The ruthless former dictator, who stepped down in May 1998, has not been held accountable for the human rights abuses or widespread corruption that were the hallmarks of his rule. Similarly, few of the business cronies and military officers who carried out his wishes and benefited from his largesse have been prosecuted for their misdeeds.

As a result, national reconciliation remains a distant hope. "Elements of the old regime are still intact in many levels of the government and the society," said Asmara Nababan, general secretary of Indonesia's National Commission on Human Rights. "We have to make sure an authoritarian regime does not return to power in Indonesia, whether it is a military dictatorship or another form."

As Cold War-era dictators go, Suharto is in a class of his own. The numbers show that he was more brutal than Augusto Pinochet of Chile and more rapacious than Ferdinand Marcos of the Philippines.

Whereas Pinochet is accused of being responsible for the deaths or disappearance of 3,200 people, Suharto is blamed for the deaths of 500,000. And while Marcos was accused of stealing as much as $10 billion, Suharto has been accused of siphoning off as much as $45 billion through corrupt practices, fraudulent charities and enforced monopolies.

Suharto, like Pinochet and Marcos, long enjoyed the support of the United States at a time when Washington worried far more about fighting communism than preventing mass killings or large-scale theft.

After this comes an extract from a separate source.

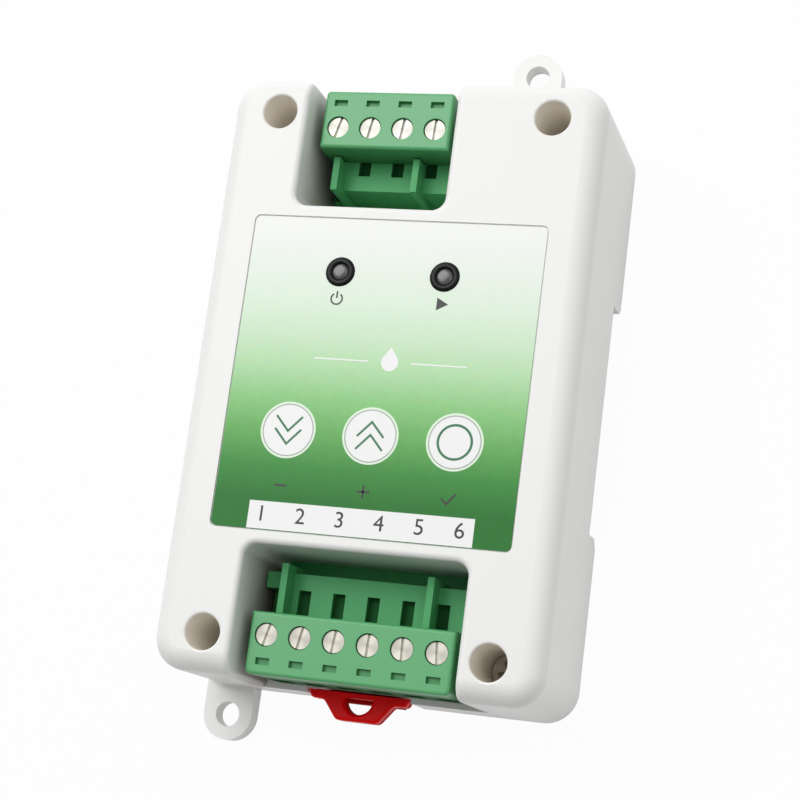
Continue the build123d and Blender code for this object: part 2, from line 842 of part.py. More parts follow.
# Cover screws with a cross recess
with BuildPart() as cover_screws:
    for x, y in screw_places:
        with Locations((x, y, seat_z + screw_head_height / 2)):
            Cylinder(screw_head_radius, screw_head_height)
        with Locations((x, y, seat_z - screw_length / 2)):
            Cylinder(screw_shank_radius, screw_length)
        for turn in (screw_slot_turn, screw_slot_turn + 90):
            with Locations(Location((x, y, seat_z + screw_head_height), (0, 0, turn))):
                Box(screw_slot_length, screw_slot_width, 2 * screw_slot_depth, mode=Mode.SUBTRACT)
cover_screws.part.label = "cover_screws"
export_step(cover_screws.part, "parts/cover_screws.step")

# Lamps and their black holders
holder_top = front_z + lamp_holder_proud
lamp_top = holder_top - lamp_sink
lamp_low = lamp_top - lamp_length
for name, (x, y) in zip(("power", "work"), lamp_places):
    spread = lamp_lead_spacing
    lamp_leads = [(x - spread / 2, y), (x + spread / 2, y)]
    with BuildPart() as holder:
        with BuildSketch(Plane.XY.offset(board_top)):
            with Locations((x, y)):
                Circle(lamp_holder_radius)
        extrude(amount=holder_top - board_top)
        with BuildSketch(Plane.XY.offset(board_top)):
            with Locations(*lamp_leads):
                Rectangle(lead_size + 2 * lead_fit, lead_size + 2 * lead_fit)
        extrude(amount=lamp_low - board_top, mode=Mode.SUBTRACT)
        with BuildSketch(Plane.XY.offset(lamp_low)):
            with Locations((x, y)):
                Circle(lamp_radius + lamp_fit)
        extrude(amount=holder_top - lamp_low, mode=Mode.SUBTRACT)
    holder.part.label = name + "_led_holder"
    export_step(holder.part, "parts/" + name + "_led_holder.step")
    with BuildPart() as lamp:
        with Locations((x, y, (lamp_low + lamp_top - lamp_radius) / 2)):
            Cylinder(lamp_radius, lamp_length - lamp_radius)
        with Locations((x, y, lamp_top - lamp_radius)):
            Sphere(lamp_radius)
        leads(lamp_leads, lead_size, lamp_low)
    lamp.part.label = name + "_led"
    export_step(lamp.part, "parts/" + name + "_led.step")

# Keys: a switch body on the board and a long plunger that ends under the film
key_body_top = board_top + key_body_height
key_top = label_z - key_film_gap
stem_low = key_body_top - key_stem_depth
for name, (x, y) in zip(("down", "up", "confirm"), key_places):
    with BuildPart() as switch:
        with Locations((x, y, board_top + key_body_height / 2)):
            Box(key_body, key_body, key_body_height)
        fillet(switch.edges().filter_by(Axis.Z), key_body_round)
        with Locations((x, y, (stem_low - key_travel + key_body_top) / 2)):
            Cylinder(
                key_stem_radius + key_stem_fit,
                key_body_top - stem_low + key_travel,
                mode=Mode.SUBTRACT,
            )
        for foot_x in (-1, 1):
            for foot_y in (-1, 1):
                place_x = x + foot_x * (key_body + key_foot_length) / 2
                place_y = y + foot_y * key_body / 4
                with Locations((place_x, place_y, board_top + key_foot_height / 2)):
                    Box(key_foot_length, key_foot_width, key_foot_height)
    switch.part.label = name + "_key_switch"
    export_step(switch.part, "parts/" + name + "_key_switch.step")
    with BuildPart() as plunger:
        with Locations((x, y, (stem_low + key_top) / 2)):
            Cylinder(key_stem_radius, key_top - stem_low)
        with Locations((x, y, key_top - key_head_height / 2)):
            Cylinder(key_head_radius, key_head_height)
    plunger.part.label = name + "_key_plunger"
    export_step(plunger.part, "parts/" + name + "_key_plunger.step")

# Two slim relays at the sides of the board
relay_leads = {}
for name, side in (("alarm", -1), ("control", 1)):
    x = side * relay_x
    relay_leads[name] = [(x, y * relay_length / 2) for y in (-0.85, -0.45, 0.35, 0.85)]
    with BuildPart() as relay:
        with Locations((x, 0, board_top + relay_height / 2)):
            Box(relay_width, relay_length, relay_height)
        fillet(relay.edges().filter_by(Axis.Z), relay_round)
        leads(relay_leads[name], lead_size, board_top + relay_height / 2)
    relay.part.label = name + "_relay"
    export_step(relay.part, "parts/" + name + "_relay.step")

# Smoothing capacitor: an upright can with a groove pressed in near its foot
capacitor_leads = [
    (capacitor_x, capacitor_y - capacitor_lead_spacing / 2),
    (capacitor_x, capacitor_y + capacitor_lead_spacing / 2),
]
with BuildPart() as smoothing_capacitor:
    with Locations((capacitor_x, capacitor_y, board_top + capacitor_height / 2)):
        Cylinder(capacitor_radius, capacitor_height)
    fillet(smoothing_capacitor.edges().filter_by(GeomType.CIRCLE), capacitor_round)
    with Locations((capacitor_x, capacitor_y, board_top + capacitor_groove_z)):
        Torus(capacitor_radius + capacitor_round / 2, capacitor_round, mode=Mode.SUBTRACT)
    leads(capacitor_leads, lead_size, board_top + capacitor_height / 2)
smoothing_capacitor.part.label = "smoothing_capacitor"
export_step(smoothing_capacitor.part, "parts/smoothing_capacitor.step")

# Chips, regulator, crystal, diodes and resistors laid flat on the board
with BuildPart() as controller_chip:
    chip_shape(controller_x, controller_y, controller_length, controller_width)
controller_chip.part.label = "controller_chip"
export_step(controller_chip.part, "parts/controller_chip.step")

with BuildPart() as driver_chip:
    chip_shape(driver_x, driver_y, driver_length, driver_width)
driver_chip.part.label = "driver_chip"
export_step(driver_chip.part, "parts/driver_chip.step")

with BuildPart() as voltage_regulator:
    with Locations((regulator_x, regulator_y, board_top + regulator_height / 2)):
        Box(regulator_length, regulator_width, regulator_height)
    tab_y = regulator_y + regulator_width / 2
    with Locations((regulator_x, tab_y, board_top + regulator_tab / 2)):
        Box(regulator_tab_width, 2 * regulator_tab_reach, regulator_tab)
    for step in (-1, 1):
        leg_y = regulator_y - regulator_width / 2
        with Locations((regulator_x + step * regulator_leg_x, leg_y, board_top + regulator_tab / 2)):
            Box(regulator_leg_width, 2 * regulator_tab_reach, regulator_tab)
voltage_regulator.part.label = "voltage_regulator"
export_step(voltage_regulator.part, "parts/voltage_regulator.step")

with BuildPart() as crystal:
    with BuildSketch(Plane.XY.offset(board_top)):
        with Locations((crystal_x, crystal_y)):
            SlotOverall(crystal_length, crystal_width)
    extrude(amount=crystal_height)
    fillet(crystal.faces().sort_by(Axis.Z)[-1].edges(), crystal_round)
crystal.part.label = "crystal"
export_step(crystal.part, "parts/crystal.step")

with BuildPart() as flyback_diodes:
    for step in (-1, 1):
        y = diode_y + step * diode_spacing / 2
        with Locations((diode_x, y, board_top + diode_height / 2)):
            Box(diode_length, diode_width, diode_height)
        with Locations((diode_x, y, board_top + diode_foot / 2)):
            Box(diode_length + 2 * diode_foot_reach, diode_foot_width, diode_foot)
flyback_diodes.part.label = "flyback_diodes"
export_step(flyback_diodes.part, "parts/flyback_diodes.step")

with BuildPart() as chip_resistors:
    with Locations((resistor_x, resistor_y, board_top + resistor_height / 2)):
        with GridLocations(resistor_step_x, resistor_step_y, 2, 3):
            Box(resistor_length, resistor_width, resistor_height)
chip_resistors.part.label = "chip_resistors"
export_step(chip_resistors.part, "parts/chip_resistors.step")

# Circuit board with a hole for every lead
with BuildPart() as circuit_board:
    with BuildSketch(Plane.XY.offset(board_z)):
        Rectangle(2 * board_half, 2 * board_shoulder)
        Rectangle(2 * end_half, 2 * board_end)
    extrude(amount=board_thickness)
    for name, poles, centre_x, side, back in terminals:
        for x in pole_places(poles, centre_x):
            through_hole(x, side * (back + pin_leg_inset + pin_size / 2), pin_size)
    for x, y in lamp_places:
        through_hole(x - lamp_lead_spacing / 2, y, lead_size)
        through_hole(x + lamp_lead_spacing / 2, y, lead_size)
    for x, y in relay_leads["alarm"] + relay_leads["control"] + capacitor_leads:
        through_hole(x, y, lead_size)
circuit_board.part.label = "circuit_board"
export_step(circuit_board.part, "parts/circuit_board.step")
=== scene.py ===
import math

import bmesh
import bpy
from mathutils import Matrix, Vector


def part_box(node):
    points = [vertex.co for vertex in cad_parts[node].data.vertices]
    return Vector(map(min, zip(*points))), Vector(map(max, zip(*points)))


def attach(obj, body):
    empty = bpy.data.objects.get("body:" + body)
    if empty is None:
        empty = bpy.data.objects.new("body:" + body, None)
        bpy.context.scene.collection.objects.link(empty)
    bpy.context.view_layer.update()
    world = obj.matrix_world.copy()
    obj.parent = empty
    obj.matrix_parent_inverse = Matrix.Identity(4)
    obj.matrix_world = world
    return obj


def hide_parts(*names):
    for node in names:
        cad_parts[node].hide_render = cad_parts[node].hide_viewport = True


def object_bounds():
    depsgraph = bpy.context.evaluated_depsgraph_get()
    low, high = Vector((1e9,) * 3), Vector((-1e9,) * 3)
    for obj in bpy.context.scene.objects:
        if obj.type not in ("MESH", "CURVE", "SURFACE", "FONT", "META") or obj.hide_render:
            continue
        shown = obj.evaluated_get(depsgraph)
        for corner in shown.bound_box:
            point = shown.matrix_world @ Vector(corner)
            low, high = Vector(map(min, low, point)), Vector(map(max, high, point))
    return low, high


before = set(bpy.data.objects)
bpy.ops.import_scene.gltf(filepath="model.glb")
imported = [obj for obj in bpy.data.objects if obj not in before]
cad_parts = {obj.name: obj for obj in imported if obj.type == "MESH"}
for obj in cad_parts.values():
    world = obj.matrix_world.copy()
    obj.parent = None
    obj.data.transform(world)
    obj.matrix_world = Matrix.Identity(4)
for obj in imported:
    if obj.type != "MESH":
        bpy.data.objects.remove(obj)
cad_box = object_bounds()

# The controller lies on its back on a pale table and is seen from the front,
# a little from the right and below, as a product shot from about 29 cm.
camera_place = (0.07921, -0.05852, 0.27047)
camera_turn = (0.98280964, 0.11148015, 0.13861464, 0.04943039)
camera_lens = 83.884
view = bpy.data.cameras.new("view")
view.lens = camera_lens
view.sensor_width = 36.0
view.clip_start = 0.01
view.clip_end = 10.0
viewer = bpy.data.objects.new("viewer", view)
viewer.rotation_mode = "QUATERNION"
viewer.rotation_quaternion = camera_turn
viewer.location = camera_place
bpy.context.scene.collection.objects.link(viewer)
bpy.context.scene.camera = viewer
bpy.context.scene.view_settings.view_transform = "Standard"


# The table is a wide sheet of matt white board that keeps the case's soft shadow,
# and shows plain white to the camera, in gloss and through clear parts.
def paint(red, green, blue):
    """A paint shade written as 0 to 255 values."""
    shades = []
    for value in (red, green, blue):
        value = value / 255
        shades.append(value / 12.92 if value <= 0.04045 else ((value + 0.055) / 1.055) ** 2.4)
    return (shades[0], shades[1], shades[2], 1.0)


def blank_material(name):
    """A new node material: its nodes, links and output."""
    material = bpy.data.materials.new(name)
    material.use_nodes = True
    material.node_tree.nodes.clear()
    output = material.node_tree.nodes.new("ShaderNodeOutputMaterial")
    return material, material.node_tree.nodes, material.node_tree.links, output


def maths(nodes, operation):
    """A node that does one sum."""
    node = nodes.new("ShaderNodeMath")
    node.operation = operation
    return node


def put_in_scene(name, shape, material):
    """Turn a bmesh into an object at the origin with this material."""
    mesh = bpy.data.meshes.new(name)
    shape.to_mesh(mesh)
    shape.free()
    mesh.materials.append(material)
    piece = bpy.data.objects.new(name, mesh)
    bpy.context.scene.collection.objects.link(piece)
    return piece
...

For Indonesia, moving beyond the Suharto era has been difficult. President Abdurrahman Wahid, an eccentric and nearly blind Muslim leader, maintains only a tentative grip on power 13 months after being elected by Parliament.

Even Wahid's press secretary, Wimar Witoelar, conceded recently to foreign journalists that the president "does not have the competence to govern." But he said Wahid has a good heart and is still the best hope for saving the country. Witoelar called on democratic-minded Indonesians to rally around the president and help him.

The nation remains racked by separatist fighting that claims lives almost daily, and it still struggles to recover from Asia's economic collapse of 1997. Increasingly, many Indonesians long for the stability of the Suharto regime.

Just how ill Suharto really is remains in dispute. His attorneys portray him as a sick old man who is near death's door and understands little of what goes on around him. Prosecutors contend that he is healthy enough to understand the charges against him and withstand a trial. Some members of the public suspect that the wily former general continues to concoct plots and manipulate events behind the scenes.

His house is more modest than might be expected for one of the world's wealthiest families. The home is big but not palatial; the interior is crowded with possessions and the furnishings are dated, visitors say. Numerous security guards sit in front of the house, but the street remains open.

One recent visitor who is sympathetic to Suharto described the former president as "a bit senile" and said he passes his time watching television and reading the paper. "He can talk, but slowly and it takes him a long time to start," the visitor said. "Mostly he was smiling or just nodding a lot. He can walk but also very slowly and sometimes with a walking stick. The family now is just submitting to his fate. If God wants to take him, well, take him."

It is unclear whether Suharto knows that prosecutors have refiled the corruption charges against him that were dismissed in September because of his poor health. Suharto's attorneys have appealed.

Many of Suharto's six children have acquired houses on the same block, and their back yards are connected. One was bought by Suharto's youngest son, Hutomo Mandala Putra, better known as Tommy Suharto. He is being hunted by police after failing to turn himself in to serve a prison sentence.

Tommy, 38, said to be Suharto's favorite son, symbolizes the excesses of the dictatorship. Known for his love of beautiful women and fast cars, he amassed a fortune through questionable deals and monopolies, including his control of the lucrative clove industry. Before the economic collapse, his companies bought a controlling interest in auto maker Lamborghini, which he was later forced to sell.

Wahid has accused Tommy Suharto of being behind bombings that coincided with each stage of the corruption case against his father. A car bombing September 13 at the Jakarta Stock Exchange killed 15 people. Wahid ordered the younger Suharto arrested, but the police merely questioned and released him, saying they had no reason to hold the former dictator's son.

Soon after, the billionaire playboy was sentenced to 18 months in prison when the Supreme Court reversed an earlier ruling and found him guilty on charges that he stole $11 million from the government in a land scam.

Tommy Suharto went into hiding, saying through his attorneys that he feared for his safety in prison. The police have been unable to find him since issuing a warrant November 3 for his arrest.

Police have searched more than 40 locations for Tommy Suharto, including the homes of relatives and the grandiose Suharto family mausoleum in the central Java town of Solo, where Suharto's mother is buried.

Authorities have also seized five properties belonging to the son, including his house on Cendana Street, to cover a $3-million fine levied by the court.

Attorney General Marzuki Darusman said he doubted that the younger Suharto was being shielded so that he could one day step forward as heir to the throne; his life as a jet-setter and race-car driver hardly has prepared him to rule. Indeed, one of Suharto's biggest mistakes would appear to be not grooming a successor.

The attorney general, who recently won a Supreme Court ruling that allows the case against the elder Suharto to proceed without the ailing defendant in court, said he will not let up in his pursuit of the corruption charges. "Mr. Suharto is a symbol of the past," Darusman said. "Resolving this case could be a way to settle the past also. That will be the time a reconciliation could be effected."